** begin **

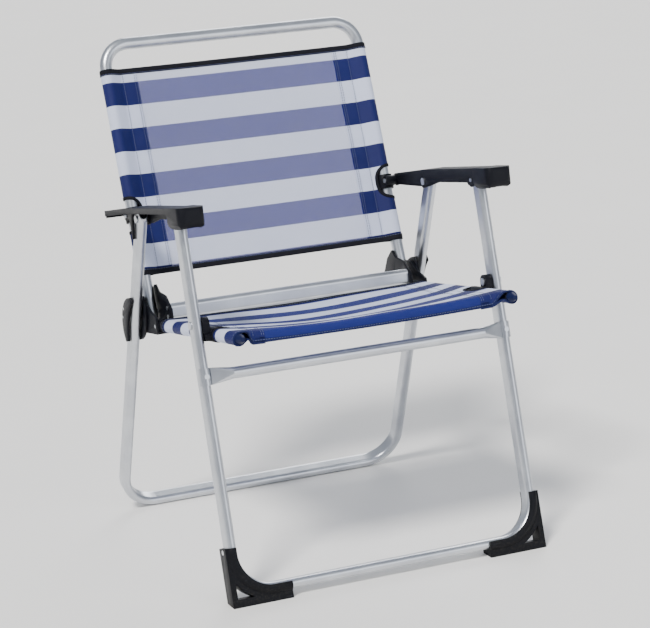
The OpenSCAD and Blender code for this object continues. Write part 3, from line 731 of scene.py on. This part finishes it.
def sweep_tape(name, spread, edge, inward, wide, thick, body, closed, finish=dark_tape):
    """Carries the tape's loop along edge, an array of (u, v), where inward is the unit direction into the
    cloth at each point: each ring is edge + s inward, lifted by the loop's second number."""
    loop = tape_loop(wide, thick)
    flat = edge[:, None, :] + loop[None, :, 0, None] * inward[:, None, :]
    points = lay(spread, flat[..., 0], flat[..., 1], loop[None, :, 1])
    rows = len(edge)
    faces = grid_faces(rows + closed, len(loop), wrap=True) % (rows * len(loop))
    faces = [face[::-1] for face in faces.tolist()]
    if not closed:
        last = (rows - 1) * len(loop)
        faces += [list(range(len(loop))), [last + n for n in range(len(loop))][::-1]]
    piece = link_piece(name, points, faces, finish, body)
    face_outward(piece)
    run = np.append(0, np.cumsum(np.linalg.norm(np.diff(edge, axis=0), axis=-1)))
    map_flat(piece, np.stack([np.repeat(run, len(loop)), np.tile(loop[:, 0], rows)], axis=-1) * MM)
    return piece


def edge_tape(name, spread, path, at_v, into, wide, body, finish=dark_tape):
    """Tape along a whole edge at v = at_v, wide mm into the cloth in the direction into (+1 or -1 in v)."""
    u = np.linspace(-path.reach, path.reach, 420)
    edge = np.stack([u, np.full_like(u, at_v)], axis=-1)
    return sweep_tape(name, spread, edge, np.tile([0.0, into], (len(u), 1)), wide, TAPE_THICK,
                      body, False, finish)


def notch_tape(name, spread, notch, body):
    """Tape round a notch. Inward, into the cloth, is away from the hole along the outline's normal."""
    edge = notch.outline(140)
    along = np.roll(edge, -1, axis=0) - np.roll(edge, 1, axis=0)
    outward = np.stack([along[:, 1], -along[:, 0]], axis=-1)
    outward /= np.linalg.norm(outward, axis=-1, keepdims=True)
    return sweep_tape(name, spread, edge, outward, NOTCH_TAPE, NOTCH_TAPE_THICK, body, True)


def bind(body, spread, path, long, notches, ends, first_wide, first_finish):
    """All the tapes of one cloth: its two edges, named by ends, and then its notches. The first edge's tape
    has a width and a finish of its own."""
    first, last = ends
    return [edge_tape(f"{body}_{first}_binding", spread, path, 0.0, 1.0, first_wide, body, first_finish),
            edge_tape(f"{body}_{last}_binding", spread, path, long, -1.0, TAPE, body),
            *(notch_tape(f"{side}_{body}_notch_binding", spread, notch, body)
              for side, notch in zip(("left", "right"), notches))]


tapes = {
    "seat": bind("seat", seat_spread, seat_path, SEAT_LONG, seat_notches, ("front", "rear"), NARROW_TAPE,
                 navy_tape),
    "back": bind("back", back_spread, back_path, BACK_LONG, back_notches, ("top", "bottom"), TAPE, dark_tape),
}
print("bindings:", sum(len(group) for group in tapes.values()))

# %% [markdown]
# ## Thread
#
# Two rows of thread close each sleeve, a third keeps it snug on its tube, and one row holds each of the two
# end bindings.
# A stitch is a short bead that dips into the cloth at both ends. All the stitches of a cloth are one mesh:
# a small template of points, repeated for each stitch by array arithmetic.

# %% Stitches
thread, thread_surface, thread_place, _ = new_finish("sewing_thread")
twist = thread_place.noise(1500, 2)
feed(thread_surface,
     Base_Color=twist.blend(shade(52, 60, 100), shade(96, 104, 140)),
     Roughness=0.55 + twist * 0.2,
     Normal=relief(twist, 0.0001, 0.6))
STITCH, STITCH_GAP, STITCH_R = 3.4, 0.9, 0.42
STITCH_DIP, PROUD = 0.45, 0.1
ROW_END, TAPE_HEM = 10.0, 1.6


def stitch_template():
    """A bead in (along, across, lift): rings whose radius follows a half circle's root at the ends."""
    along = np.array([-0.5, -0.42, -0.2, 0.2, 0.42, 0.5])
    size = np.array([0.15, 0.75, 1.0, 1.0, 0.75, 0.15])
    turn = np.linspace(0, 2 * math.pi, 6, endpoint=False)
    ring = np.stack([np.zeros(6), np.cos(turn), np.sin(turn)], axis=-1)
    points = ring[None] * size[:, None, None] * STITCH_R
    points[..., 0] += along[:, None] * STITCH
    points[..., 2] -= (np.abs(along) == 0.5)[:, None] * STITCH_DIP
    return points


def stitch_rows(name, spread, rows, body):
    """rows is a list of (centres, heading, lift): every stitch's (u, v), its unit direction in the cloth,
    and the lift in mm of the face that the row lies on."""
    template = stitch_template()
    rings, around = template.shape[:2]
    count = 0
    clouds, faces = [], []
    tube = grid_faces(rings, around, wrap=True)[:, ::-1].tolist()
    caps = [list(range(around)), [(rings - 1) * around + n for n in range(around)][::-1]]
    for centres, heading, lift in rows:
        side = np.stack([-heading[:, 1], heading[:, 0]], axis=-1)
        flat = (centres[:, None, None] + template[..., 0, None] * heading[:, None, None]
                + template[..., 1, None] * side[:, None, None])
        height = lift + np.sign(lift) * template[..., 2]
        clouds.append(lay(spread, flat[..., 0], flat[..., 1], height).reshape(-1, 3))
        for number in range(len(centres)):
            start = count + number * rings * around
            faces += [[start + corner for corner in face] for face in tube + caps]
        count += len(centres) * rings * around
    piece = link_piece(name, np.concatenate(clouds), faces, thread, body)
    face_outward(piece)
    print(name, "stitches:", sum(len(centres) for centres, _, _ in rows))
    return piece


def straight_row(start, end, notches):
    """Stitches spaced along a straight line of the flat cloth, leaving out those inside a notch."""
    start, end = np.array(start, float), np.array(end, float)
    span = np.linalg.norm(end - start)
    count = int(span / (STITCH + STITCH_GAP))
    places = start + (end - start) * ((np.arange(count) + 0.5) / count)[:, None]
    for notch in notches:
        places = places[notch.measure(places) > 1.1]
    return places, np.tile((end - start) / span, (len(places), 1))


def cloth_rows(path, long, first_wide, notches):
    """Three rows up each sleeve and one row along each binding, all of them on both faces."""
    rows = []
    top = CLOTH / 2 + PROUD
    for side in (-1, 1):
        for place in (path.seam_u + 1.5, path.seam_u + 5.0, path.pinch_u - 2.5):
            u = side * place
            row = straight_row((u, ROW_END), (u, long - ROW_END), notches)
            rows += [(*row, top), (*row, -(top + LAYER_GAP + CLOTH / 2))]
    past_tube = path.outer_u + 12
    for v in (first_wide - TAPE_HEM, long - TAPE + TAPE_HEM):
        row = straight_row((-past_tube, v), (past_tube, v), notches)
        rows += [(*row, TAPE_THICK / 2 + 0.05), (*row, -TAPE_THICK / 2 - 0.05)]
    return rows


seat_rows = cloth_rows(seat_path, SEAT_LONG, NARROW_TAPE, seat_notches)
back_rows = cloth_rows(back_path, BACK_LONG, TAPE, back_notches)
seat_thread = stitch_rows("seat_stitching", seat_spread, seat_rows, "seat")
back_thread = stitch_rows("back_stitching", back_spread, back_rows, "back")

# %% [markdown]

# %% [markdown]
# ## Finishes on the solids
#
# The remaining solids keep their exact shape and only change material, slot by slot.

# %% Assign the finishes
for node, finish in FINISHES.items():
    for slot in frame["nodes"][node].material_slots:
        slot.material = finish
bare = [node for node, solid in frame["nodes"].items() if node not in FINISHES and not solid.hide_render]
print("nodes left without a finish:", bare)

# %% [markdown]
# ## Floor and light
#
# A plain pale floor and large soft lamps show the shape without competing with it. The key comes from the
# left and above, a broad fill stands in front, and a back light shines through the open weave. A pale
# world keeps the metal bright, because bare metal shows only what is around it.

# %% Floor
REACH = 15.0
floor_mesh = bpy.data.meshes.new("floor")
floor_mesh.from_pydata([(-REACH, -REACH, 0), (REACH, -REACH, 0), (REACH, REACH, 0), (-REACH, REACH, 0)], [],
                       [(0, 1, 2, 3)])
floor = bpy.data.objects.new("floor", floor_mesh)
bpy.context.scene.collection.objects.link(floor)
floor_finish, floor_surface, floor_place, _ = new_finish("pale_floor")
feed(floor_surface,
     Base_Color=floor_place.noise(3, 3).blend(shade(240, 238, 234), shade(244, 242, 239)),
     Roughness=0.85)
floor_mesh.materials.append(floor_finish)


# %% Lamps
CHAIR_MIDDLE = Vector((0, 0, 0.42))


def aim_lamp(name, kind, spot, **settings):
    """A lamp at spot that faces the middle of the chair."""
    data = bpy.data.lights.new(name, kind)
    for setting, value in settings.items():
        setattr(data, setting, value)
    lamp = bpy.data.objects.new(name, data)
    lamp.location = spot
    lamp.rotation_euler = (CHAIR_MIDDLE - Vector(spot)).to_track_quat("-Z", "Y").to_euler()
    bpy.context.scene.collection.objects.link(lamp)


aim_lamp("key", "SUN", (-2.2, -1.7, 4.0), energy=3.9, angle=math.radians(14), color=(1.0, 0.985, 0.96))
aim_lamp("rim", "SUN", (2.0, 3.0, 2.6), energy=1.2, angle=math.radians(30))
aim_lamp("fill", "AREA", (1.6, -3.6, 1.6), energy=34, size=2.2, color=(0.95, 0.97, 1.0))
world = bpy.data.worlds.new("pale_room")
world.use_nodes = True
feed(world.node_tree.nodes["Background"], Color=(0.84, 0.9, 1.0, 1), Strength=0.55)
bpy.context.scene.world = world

** end **

● What is needed: Reproduce only the lines from the top of the material through the one bearing "NOTCH_TAPE_THICK, body, True)", each exactly as it stands.

● Result of this task:
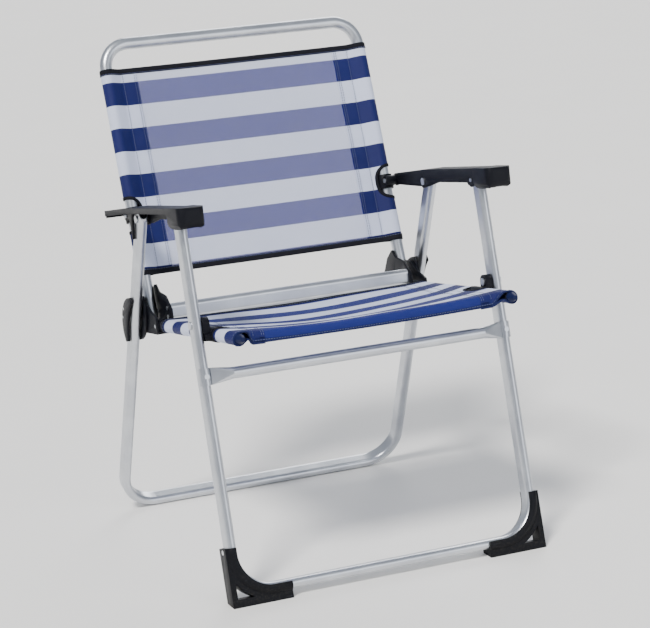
The OpenSCAD and Blender code for this object continues. Write part 3, from line 731 of scene.py on. This part finishes it.
def sweep_tape(name, spread, edge, inward, wide, thick, body, closed, finish=dark_tape):
    """Carries the tape's loop along edge, an array of (u, v), where inward is the unit direction into the
    cloth at each point: each ring is edge + s inward, lifted by the loop's second number."""
    loop = tape_loop(wide, thick)
    flat = edge[:, None, :] + loop[None, :, 0, None] * inward[:, None, :]
    points = lay(spread, flat[..., 0], flat[..., 1], loop[None, :, 1])
    rows = len(edge)
    faces = grid_faces(rows + closed, len(loop), wrap=True) % (rows * len(loop))
    faces = [face[::-1] for face in faces.tolist()]
    if not closed:
        last = (rows - 1) * len(loop)
        faces += [list(range(len(loop))), [last + n for n in range(len(loop))][::-1]]
    piece = link_piece(name, points, faces, finish, body)
    face_outward(piece)
    run = np.append(0, np.cumsum(np.linalg.norm(np.diff(edge, axis=0), axis=-1)))
    map_flat(piece, np.stack([np.repeat(run, len(loop)), np.tile(loop[:, 0], rows)], axis=-1) * MM)
    return piece


def edge_tape(name, spread, path, at_v, into, wide, body, finish=dark_tape):
    """Tape along a whole edge at v = at_v, wide mm into the cloth in the direction into (+1 or -1 in v)."""
    u = np.linspace(-path.reach, path.reach, 420)
    edge = np.stack([u, np.full_like(u, at_v)], axis=-1)
    return sweep_tape(name, spread, edge, np.tile([0.0, into], (len(u), 1)), wide, TAPE_THICK,
                      body, False, finish)


def notch_tape(name, spread, notch, body):
    """Tape round a notch. Inward, into the cloth, is away from the hole along the outline's normal."""
    edge = notch.outline(140)
    along = np.roll(edge, -1, axis=0) - np.roll(edge, 1, axis=0)
    outward = np.stack([along[:, 1], -along[:, 0]], axis=-1)
    outward /= np.linalg.norm(outward, axis=-1, keepdims=True)
    return sweep_tape(name, spread, edge, outward, NOTCH_TAPE, NOTCH_TAPE_THICK, body, True)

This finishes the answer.